I thank the Leas-Cheann Comhairle for again allowing me to raise this important matter, namely, the continuing crisis in Letterkenny General Hospital, where patients on trolleys are a regular feature of hospital life and operations and appointments are cancelled on a daily basis. What has precipitated tonight's debate is the report carried out by a United Kingdom health care consultancy firm, Tribal Secta, into the situation in Letterkenny General Hospital. The report has not been published and is not available yet, but some of the findings are reported in today's media. The report is an indication of the way the hospital has been more or less abandoned in recent years.

Let me be clear on one issue, however. The report does not negatively reflect on the staff in Letterkenny General Hospital. On the contrary, they are complimented for their dedication to duty while working in almost impossible conditions. Any person who has been treated in Letterkenny General Hospital as an inpatient or an outpatient will vouch for the commitment, dedication, professionalism and sincerity of the staff who try their best to put up with the current conditions at the hospital.

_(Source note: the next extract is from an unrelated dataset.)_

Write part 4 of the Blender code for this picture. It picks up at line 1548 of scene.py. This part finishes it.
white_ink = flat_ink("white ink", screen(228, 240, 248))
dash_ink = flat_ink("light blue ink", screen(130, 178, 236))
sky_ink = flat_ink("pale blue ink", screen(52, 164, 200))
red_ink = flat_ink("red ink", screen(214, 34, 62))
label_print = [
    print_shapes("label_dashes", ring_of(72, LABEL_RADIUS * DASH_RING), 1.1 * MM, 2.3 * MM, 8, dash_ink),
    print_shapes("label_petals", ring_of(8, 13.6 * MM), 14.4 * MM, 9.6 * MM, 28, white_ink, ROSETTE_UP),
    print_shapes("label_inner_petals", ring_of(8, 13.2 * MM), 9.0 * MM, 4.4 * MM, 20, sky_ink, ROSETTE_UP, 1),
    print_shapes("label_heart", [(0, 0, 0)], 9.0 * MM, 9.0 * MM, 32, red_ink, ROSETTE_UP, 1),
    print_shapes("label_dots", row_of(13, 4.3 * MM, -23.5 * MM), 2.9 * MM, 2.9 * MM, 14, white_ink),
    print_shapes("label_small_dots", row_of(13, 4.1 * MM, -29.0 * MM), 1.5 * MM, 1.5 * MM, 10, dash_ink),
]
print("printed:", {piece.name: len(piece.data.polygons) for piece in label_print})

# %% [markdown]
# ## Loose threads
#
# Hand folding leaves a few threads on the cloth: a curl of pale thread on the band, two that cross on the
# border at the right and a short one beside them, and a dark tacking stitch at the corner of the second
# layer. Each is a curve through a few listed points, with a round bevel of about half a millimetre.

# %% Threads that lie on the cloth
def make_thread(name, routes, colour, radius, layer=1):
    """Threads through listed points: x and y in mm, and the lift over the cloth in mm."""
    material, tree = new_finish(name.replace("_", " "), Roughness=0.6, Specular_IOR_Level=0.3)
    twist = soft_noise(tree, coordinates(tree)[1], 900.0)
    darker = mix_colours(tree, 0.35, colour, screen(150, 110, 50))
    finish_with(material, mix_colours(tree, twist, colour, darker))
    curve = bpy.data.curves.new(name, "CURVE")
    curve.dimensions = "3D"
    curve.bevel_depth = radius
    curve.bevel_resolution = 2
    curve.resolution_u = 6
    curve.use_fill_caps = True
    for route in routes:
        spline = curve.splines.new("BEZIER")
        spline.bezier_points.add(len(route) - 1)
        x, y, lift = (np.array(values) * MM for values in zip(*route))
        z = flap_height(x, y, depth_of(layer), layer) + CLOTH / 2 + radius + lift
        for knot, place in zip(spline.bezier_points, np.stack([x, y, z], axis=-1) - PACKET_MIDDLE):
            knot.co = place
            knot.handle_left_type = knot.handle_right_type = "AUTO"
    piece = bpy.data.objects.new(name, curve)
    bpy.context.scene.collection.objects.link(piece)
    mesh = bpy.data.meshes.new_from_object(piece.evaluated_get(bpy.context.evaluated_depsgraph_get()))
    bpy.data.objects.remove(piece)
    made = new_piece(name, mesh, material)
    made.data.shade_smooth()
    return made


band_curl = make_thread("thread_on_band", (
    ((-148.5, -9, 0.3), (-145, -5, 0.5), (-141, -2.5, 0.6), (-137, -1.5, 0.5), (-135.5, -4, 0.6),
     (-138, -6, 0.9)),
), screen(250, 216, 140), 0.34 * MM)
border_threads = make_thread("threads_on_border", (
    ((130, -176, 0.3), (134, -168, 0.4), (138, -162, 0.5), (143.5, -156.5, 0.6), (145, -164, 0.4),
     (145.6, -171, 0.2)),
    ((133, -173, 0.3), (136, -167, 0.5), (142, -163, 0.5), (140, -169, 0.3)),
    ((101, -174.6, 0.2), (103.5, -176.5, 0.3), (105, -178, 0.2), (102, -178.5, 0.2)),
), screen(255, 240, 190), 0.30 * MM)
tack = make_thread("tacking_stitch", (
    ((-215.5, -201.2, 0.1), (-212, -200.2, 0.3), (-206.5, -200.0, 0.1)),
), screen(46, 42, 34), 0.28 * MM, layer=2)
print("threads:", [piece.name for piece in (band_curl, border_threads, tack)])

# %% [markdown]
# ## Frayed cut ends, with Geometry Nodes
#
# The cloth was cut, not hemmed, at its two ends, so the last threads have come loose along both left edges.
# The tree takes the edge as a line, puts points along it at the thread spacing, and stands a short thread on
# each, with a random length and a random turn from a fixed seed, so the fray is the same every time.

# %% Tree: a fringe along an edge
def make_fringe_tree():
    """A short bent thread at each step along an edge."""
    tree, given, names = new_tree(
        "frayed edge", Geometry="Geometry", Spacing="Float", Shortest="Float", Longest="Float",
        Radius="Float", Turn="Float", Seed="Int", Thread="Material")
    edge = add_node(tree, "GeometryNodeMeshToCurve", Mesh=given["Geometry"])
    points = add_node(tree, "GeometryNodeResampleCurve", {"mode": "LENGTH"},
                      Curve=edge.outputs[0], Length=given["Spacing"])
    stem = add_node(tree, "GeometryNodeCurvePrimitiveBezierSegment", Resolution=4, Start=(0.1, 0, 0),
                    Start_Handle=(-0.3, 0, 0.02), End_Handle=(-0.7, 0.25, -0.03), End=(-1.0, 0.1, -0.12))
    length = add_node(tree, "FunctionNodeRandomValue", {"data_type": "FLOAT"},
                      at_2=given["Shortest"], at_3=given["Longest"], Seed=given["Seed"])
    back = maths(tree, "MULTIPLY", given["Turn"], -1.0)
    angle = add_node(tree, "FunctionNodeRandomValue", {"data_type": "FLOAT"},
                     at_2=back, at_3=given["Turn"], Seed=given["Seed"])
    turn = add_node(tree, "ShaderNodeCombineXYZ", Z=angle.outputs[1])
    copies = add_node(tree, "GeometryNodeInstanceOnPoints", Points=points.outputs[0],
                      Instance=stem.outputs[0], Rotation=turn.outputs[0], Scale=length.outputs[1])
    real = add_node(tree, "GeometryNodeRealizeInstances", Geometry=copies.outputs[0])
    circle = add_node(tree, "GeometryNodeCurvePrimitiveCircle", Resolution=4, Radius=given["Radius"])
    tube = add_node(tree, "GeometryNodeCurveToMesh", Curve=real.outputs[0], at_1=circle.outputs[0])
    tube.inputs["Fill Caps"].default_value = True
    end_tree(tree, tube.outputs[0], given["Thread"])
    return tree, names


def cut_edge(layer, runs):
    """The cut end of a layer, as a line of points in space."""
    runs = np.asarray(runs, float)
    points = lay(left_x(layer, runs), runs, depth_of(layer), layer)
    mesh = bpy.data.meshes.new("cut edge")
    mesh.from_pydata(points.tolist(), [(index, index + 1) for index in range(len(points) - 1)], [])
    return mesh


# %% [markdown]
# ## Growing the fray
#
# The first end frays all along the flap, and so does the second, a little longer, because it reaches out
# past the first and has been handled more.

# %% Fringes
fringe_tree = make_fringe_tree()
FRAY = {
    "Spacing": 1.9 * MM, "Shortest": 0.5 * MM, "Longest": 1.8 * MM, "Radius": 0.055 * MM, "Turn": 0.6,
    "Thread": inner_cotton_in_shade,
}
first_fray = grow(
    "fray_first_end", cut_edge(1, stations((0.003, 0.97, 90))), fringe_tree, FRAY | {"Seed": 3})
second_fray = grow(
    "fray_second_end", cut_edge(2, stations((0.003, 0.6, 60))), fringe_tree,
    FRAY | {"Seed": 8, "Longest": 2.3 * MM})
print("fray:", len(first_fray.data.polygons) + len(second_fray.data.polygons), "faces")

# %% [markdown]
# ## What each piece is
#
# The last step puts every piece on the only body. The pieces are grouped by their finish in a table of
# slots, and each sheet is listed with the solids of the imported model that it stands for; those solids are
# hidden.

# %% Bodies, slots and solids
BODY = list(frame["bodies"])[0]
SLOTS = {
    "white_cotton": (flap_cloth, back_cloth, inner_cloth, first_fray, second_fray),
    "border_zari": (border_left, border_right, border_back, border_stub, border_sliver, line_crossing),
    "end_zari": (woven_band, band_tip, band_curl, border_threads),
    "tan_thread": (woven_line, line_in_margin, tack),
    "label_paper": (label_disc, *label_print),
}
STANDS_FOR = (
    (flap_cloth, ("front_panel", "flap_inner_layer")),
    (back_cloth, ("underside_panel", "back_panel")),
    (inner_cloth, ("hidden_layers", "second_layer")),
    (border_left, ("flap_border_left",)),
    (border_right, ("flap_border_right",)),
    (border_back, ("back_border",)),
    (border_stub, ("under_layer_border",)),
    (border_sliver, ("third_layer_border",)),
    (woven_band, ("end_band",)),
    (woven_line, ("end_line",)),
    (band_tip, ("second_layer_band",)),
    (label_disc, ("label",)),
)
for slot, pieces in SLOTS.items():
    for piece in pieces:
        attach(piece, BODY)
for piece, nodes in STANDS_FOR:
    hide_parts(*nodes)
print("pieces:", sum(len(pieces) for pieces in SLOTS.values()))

The report details a litany of problems, difficulties, infrastructural deficiencies and shortcomings at the hospital, concluding that the accident and emergency department is "not fit for delivering emergency care in the twenty-first century". What an indictment that is. The report also finds that during the first six months of 2005, more than 1,100 admissions to the hospital had to be cancelled. Since then, the situation has deteriorated and is almost out of control. Patients on trolleys are the rule rather than the exception.

The report focuses on the accident and emergency unit and finds that it is incapable of meeting the demands on its services. The hospital's day-case ward is regularly used as a holding area for accident and emergency patients, resulting in the cancellation of elective procedures. Emergency and urgent admissions are given priority over elective work and cancellations are now routine, due to the rising number of patients requiring admission. The report also states that patients have had operations cancelled up to three or four times. I am aware of a patient who has had to endure five cancellations in four months.

It is not simply an accident and emergency crisis, but a whole hospital crisis that stems from the core problem of a chronic shortage of beds in Letterkenny. This shortage initiates a chain reaction of over-crowded wards leading to overcrowding in the accident and emergency unit, which spills over into the day-case ward and eventually even into the coffee dock. This chain reaction and its knock-on effects is the everyday situation in Letterkenny.

In truth, what has been found by the consultants is nothing that we have not been aware of for many years. While we did not need consultants to tell us what is happening in Letterkenny General Hospital, their report nevertheless highlights the crisis and might provoke the Government into seriously addressing the situation. While the hospital has been given approval to go to tender for the construction of a new accident and emergency department, this will not become available for at least three or four years. The report strongly recommends interim improvements, such as the provision of a temporary building to expand the treatment space now available to the accident and emergency department. I strongly support the adoption of that recommendation, which would relieve difficulties in the short term. The provision of the new accident and emergency block and 60 or 70 additional beds is the only long-term solution.

We need to plan for the future, given the age profile of the population of Donegal, which has a higher than average percentage of people over 65. Elderly people have recurrent illnesses and need continuous treatment. There will be increased and more incessant demands on the facilities in Letterkenny General Hospital in the next ten to 15 years. This is not the first, second or even the third time I have raised this issue this year. I will keep raising the matter until I get an acceptable response that will give some hope to the people who have to depend on the services, often unavailable for many, in Letterkenny General Hospital. I seek an immediate response and definite news from the Minister of State.